A Canadian, Pound, a strong critic of the UCI, was sued by the the cycling federation in 2007, after his term as WADA president had come to an end, over criticism he levelled at the authority's former president Hein Verbruggen.

An out of court settlement was reached in 2009, with Pound acknowledging some of his comments could have been perceived as excessive but that he had felt the UCI's actions had been insufficient. And so it turned out, without question.

Pound argues that Operation Puerto - an investigation started by the Spanish police in May 2006 into the doping ring led by Doctor Eufemiano Fuentes and involving athletes Ivan Basso, Tyler Hamilton and others - shows just how systematic doping had become in cycling.

"Operation Puerto has been stalled because of Spanish bureaucracy - probably because of the damning involvement of the Spanish doctors involved," Pound told the TV station.

The trouble that the UCI got itself into is the same trouble many other federations get themselves into when their response to doping suspicion is "no-one tests positive - end of story". In many cases down the years, it has not been the end of the story: the GDR in the 1970s, China in the 1990s, Michelle Smith de Bruin, to name the high profile chapters in a book of doping problems in swimming, for example.

In each of the cases above, the response to those who said "there is a problem here" was almost always "there is no problem and where there is no positive test, we should celebrate the achievements of the athlete". 

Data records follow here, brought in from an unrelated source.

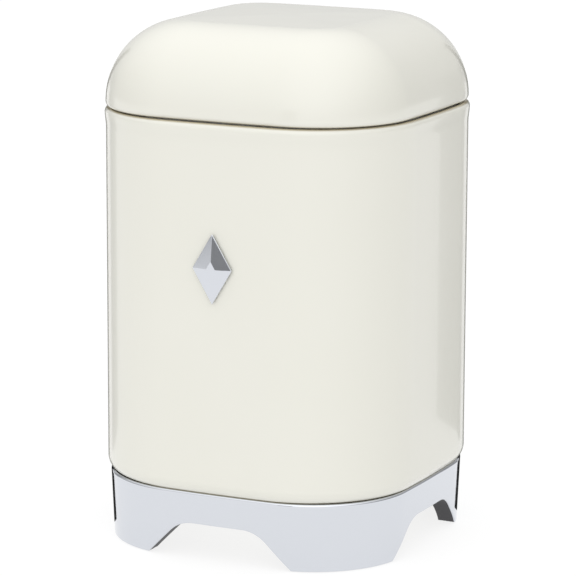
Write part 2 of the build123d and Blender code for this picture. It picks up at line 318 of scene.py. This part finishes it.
def bright_chrome():
    """Bright chrome plated over moulded ABS: a mirror with a cool tint, a very slight swell
    from the moulding under it and a few wiping marks."""
    material, tree, shader, place = new_material("bright_chrome_plating")
    stretched = node(tree, "ShaderNodeMapping", {"Vector": place, "Scale": (1.0, 1.0, 6.0)})
    wiping = {"Vector": stretched.outputs[0], "Scale": per_metre(22), "Detail": 4.0}
    wiped = node(tree, "ShaderNodeTexNoise", wiping).outputs["Fac"]
    swell = node(
        tree, "ShaderNodeTexNoise", {"Vector": place, "Scale": per_metre(14), "Detail": 1.0}
    ).outputs["Fac"]
    wavy = node(tree, "ShaderNodeBump", {"Strength": 0.3, "Distance": 0.00005, "Height": swell})
    gloss = node(tree, "ShaderNodeMapRange", {"Value": wiped, "To Min": 0.05, "To Max": 0.13})
    values = {
        "Base Color": linear("#d7dae0"),
        "Metallic": 1.0,
        "Roughness": gloss.outputs[0],
        "Normal": wavy.outputs[0],
    }
    fill(tree, shader, values)
    return material


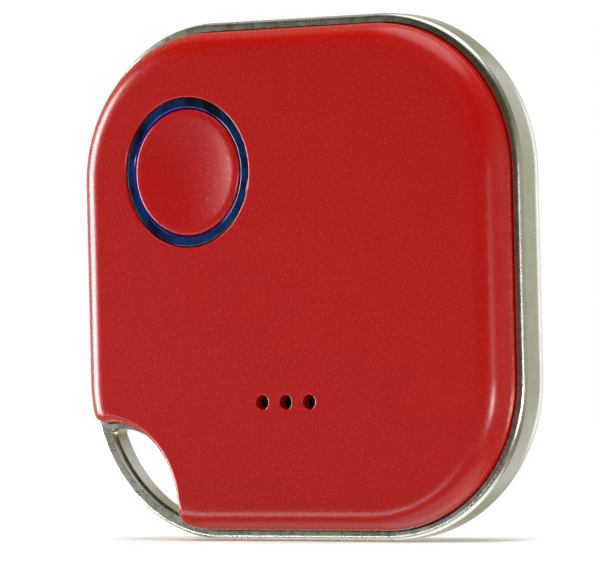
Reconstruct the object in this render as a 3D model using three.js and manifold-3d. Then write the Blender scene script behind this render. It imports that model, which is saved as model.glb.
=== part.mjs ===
// A square Bluetooth tracker tag: a thin plastic puck with one lit push button on its face,
// three sound holes and a key loop in one corner, powered by a coin cell behind a snap-in back.
//
// The pieces are laid out lying down: x to the right, y up the face, z from the back (z = 0)
// to the face. The last lines of the file stand the tag up, so that its face looks along -Y.
// All sizes are in millimetres.

import * as THREE from "three";
import { mergeVertices } from "three/addons/utils/BufferGeometryUtils.js";
import Module from "manifold-3d";

const wasm = await Module();
wasm.setup();

// ---------------------------------------------------------------- driving dimensions

// the frame, which is the widest outline
const FRAME_HALF = 18; // half the width and half the height of the tag
const FRAME_CORNER = 11.05; // radius of the frame's corners
const FRAME_BACK_R = 2.0; // round-over from the side wall to the back
const FRAME_FRONT_R = 0.35; // small round on the frame's front edge
const FRAME_LIP = 0.69; // width of the frame that shows round the front cover
const FRAME_LEDGE = 0.5; // ledge inside the frame, behind the edge of the back cover

// the front cover
const FACE_WALL = 0.8; // thickness of the front wall
const COVER_WALL = 0.86; // thickness of the side wall
const COVER_ABOVE_SEAM = 2.15; // how far the face stands in front of the frame
const COVER_ROUND_IN = 1.9; // round-over of the face, measured along the face
const BITE_ROUND_IN = 0.7; // the same along the cut-out for the key loop
const COVER_ROUND_DEEP = 1.6; // round-over of the face, measured down the side
const COVER_CUSP_R = 0.75; // rounding where the corner cut-out meets the outline
const SKIRT_DEPTH = 1.35; // how far the cover reaches down inside the frame

// the key loop in the lower left corner
const LOOP_CUTOUT_R = 5.9; // radius of the round cut-out in the cover
const LOOP_CENTRE_IN = 2.35; // the cut-out's centre, in from the left side and up from the lower
const LOOP_BAR = 0.85; // width of the bar that closes the loop
const LOOP_BAR_DEPTH = 2.0; // depth of the bar, front to back
const LOOP_LIP = 0.45; // strip of frame left between the cover and the hole
const LOOP_TIP_R = 0.35; // rounding at the two ends of the hole
const LOOP_GROOVE = 0.15; // depth of the groove along the inside of the bar
const LOOP_GROOVE_TOP = 0.12; // the groove starts this far behind the bar's front
const LOOP_GROOVE_WIDTH = 0.7; // width of the groove

// the back cover
const LID_WALL = 0.7; // thickness of the plate
const LID_BORDER = 2.6; // width of the frame that shows round the plate
const LID_SKIRT_HEIGHT = 1.2; // height of the rim inside the plate
const LID_SKIRT_WALL = 0.7; // thickness of that rim
const LID_SKIRT_INSET = 0.3; // the rim stands this far inside the plate's edge
const LID_EDGE = 0.2; // chamfer on the plate's outer edge
const PRY_SLOT_WIDTH = 6; // fingernail or coin slot in the lower edge
const PRY_SLOT_DEPTH = 0.45; // how far the slot goes into the edge
const RIB_LENGTH = 4; // snap ribs on the rim, one to a side
const RIB_HEIGHT = 0.3;

// the coin cell, type 2032
const CELL_R = 10;
const CELL_THICK = 3.2;
const CELL_SHOULDER = 1.3; // step from the can's side to the smaller, negative end
const CELL_CAP_RISE = 0.3; // how far that end stands above the can's rim
const CELL_SEAL = 0.3; // width of the seal between can and cap

// the stack from the back cover to the face
const CONTACT_SPACE = 0.3; // between the cell and the board
const BOARD_THICK = 0.5;
const SWITCH_SPACE = 0.45; // between the board and the front wall

// the button and its light ring
const BUTTON_FROM_SIDE = 10.14; // centre, in from the left side
const BUTTON_FROM_TOP = 10.4; // centre, down from the top
const BUTTON_R = 4.39;
const BUTTON_EDGE_R = 0.2; // small round on the button's edge
const BUTTON_DISH = 0.4; // depth of the finger dish in the button
const BUTTON_RIM = 0.3; // flat rim round the dish
const BUTTON_FLANGE = 0.5; // collar that stops the button from falling out
const BUTTON_FLANGE_THICK = 0.22;
const BUTTON_SINK = 0.05; // the button sits this far below the face
const BUTTON_PLATE = 0.6; // thickness of the button's disc
const BUTTON_TRAVEL = 0.22;
const RING_WIDTH = 0.78; // visible width of the light ring with its gap
const RING_SINK = 0.12; // the ring sits this far below the face
const RING_FOOT = 0.8; // foot of the ring under the front wall
const RING_FOOT_THICK = 0.13;
const LED_COUNT = 4;
const LED_LENGTH = 1.0;
const LED_WIDTH = 0.5;
const LED_HEIGHT = 0.2;

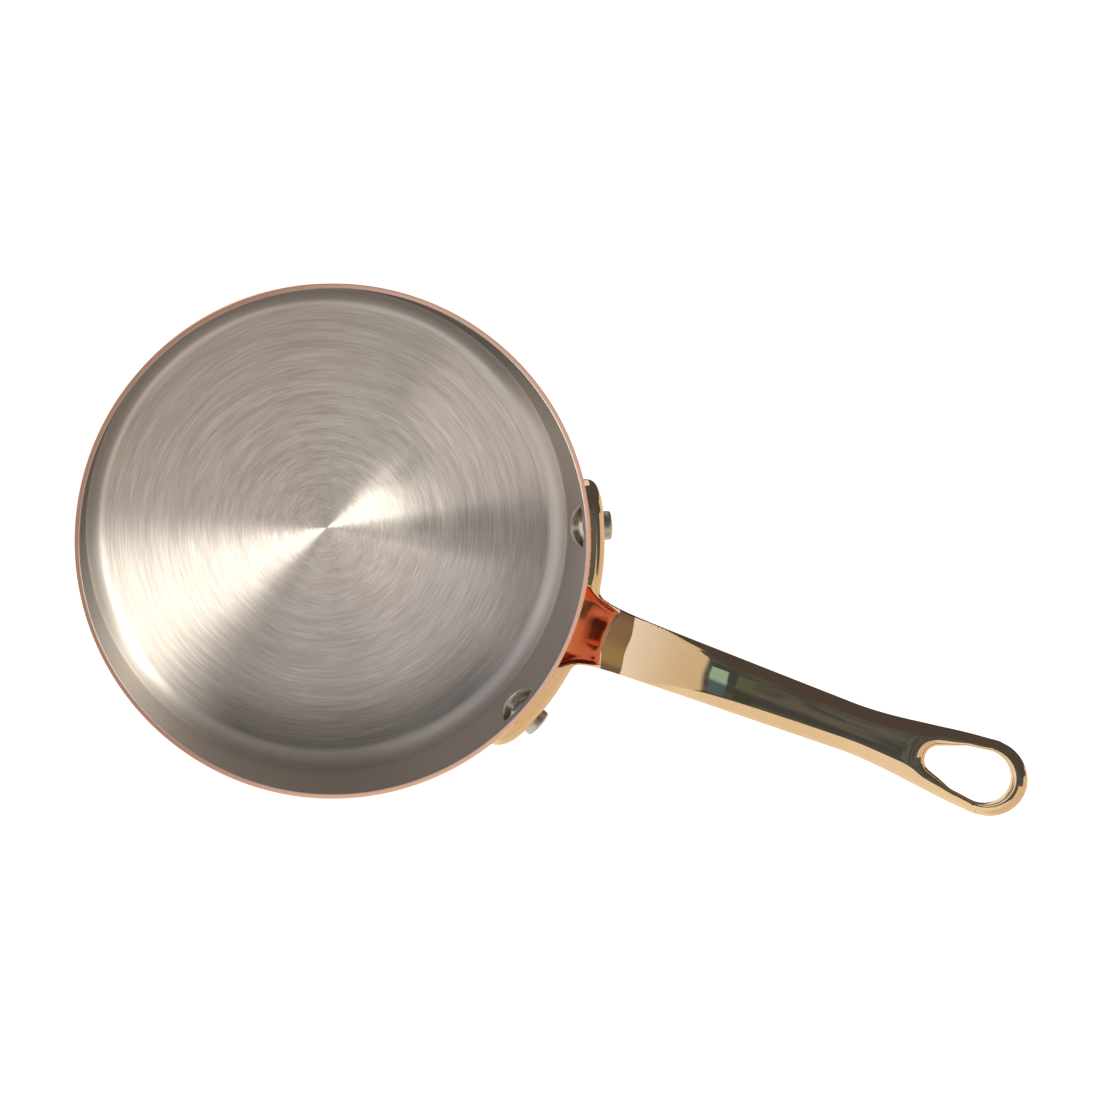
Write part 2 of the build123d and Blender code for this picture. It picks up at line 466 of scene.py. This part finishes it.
def lining_mesh():
    """The steel skin: floor, rounded corner and wall, with the face of the rim on top."""
    corner = INNER_RADIUS - INNER_CORNER
    floor = WALL
    inside = [(0, floor)]
    inside += straight((0, floor), (corner, floor), 24)
    inside += arc((corner, floor + INNER_CORNER), INNER_CORNER, -90, 0, 16)
    inside += straight(inside[-1], (INNER_RADIUS, RIM_HEIGHT), 16)
    inside += [(INNER_RADIUS, RIM_HEIGHT - 0.06), (INNER_RADIUS + 0.05, RIM_HEIGHT)]
    outside = [(STEEL_RADIUS, RIM_HEIGHT)]
    outside += straight((STEEL_RADIUS, RIM_HEIGHT), (STEEL_RADIUS, floor + INNER_CORNER), 8)
    outside += arc((corner, floor + INNER_CORNER), INNER_CORNER + LINING, 0, -90, 16)
    outside += [(0, floor - LINING)]
    points, faces = lathe(inside + outside, TURN_STEPS)
    mesh = smooth_mesh("steel_lining", points, [f[::-1] for f in faces])
    mark_sharp(mesh, 40)
    return mesh


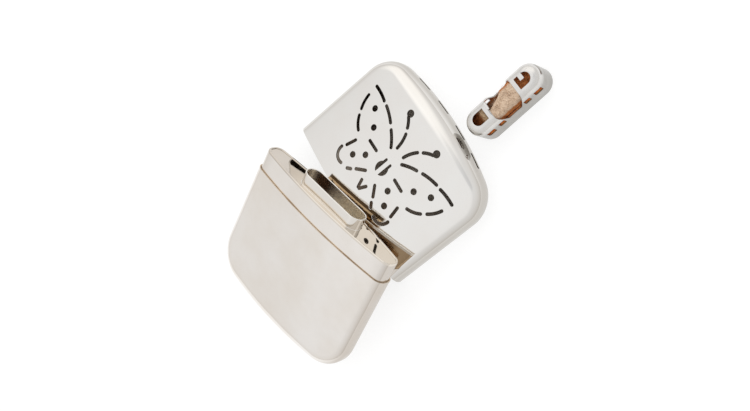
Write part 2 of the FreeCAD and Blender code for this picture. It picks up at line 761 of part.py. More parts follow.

There has been scant regard for the obvious downside to that approach: cheats have prospered; great athletes have been cheated out of their rightful place; athletes celebrated as champions were, in fact, victims of abuse and later paid a great price in damaged health, disabled children and psychological problems, to name a few of the 'fallout' issues; and federations have been tainted by their apparent defence of the indefensible.

In London at the Olympic Games, day one in the pool delivered a huge anomaly in the sport. Legitimate questions were raised - and, as ever, those who raised the questions were slammed for doing so. Those questions remain - and so far, there have been no satisfactory answers.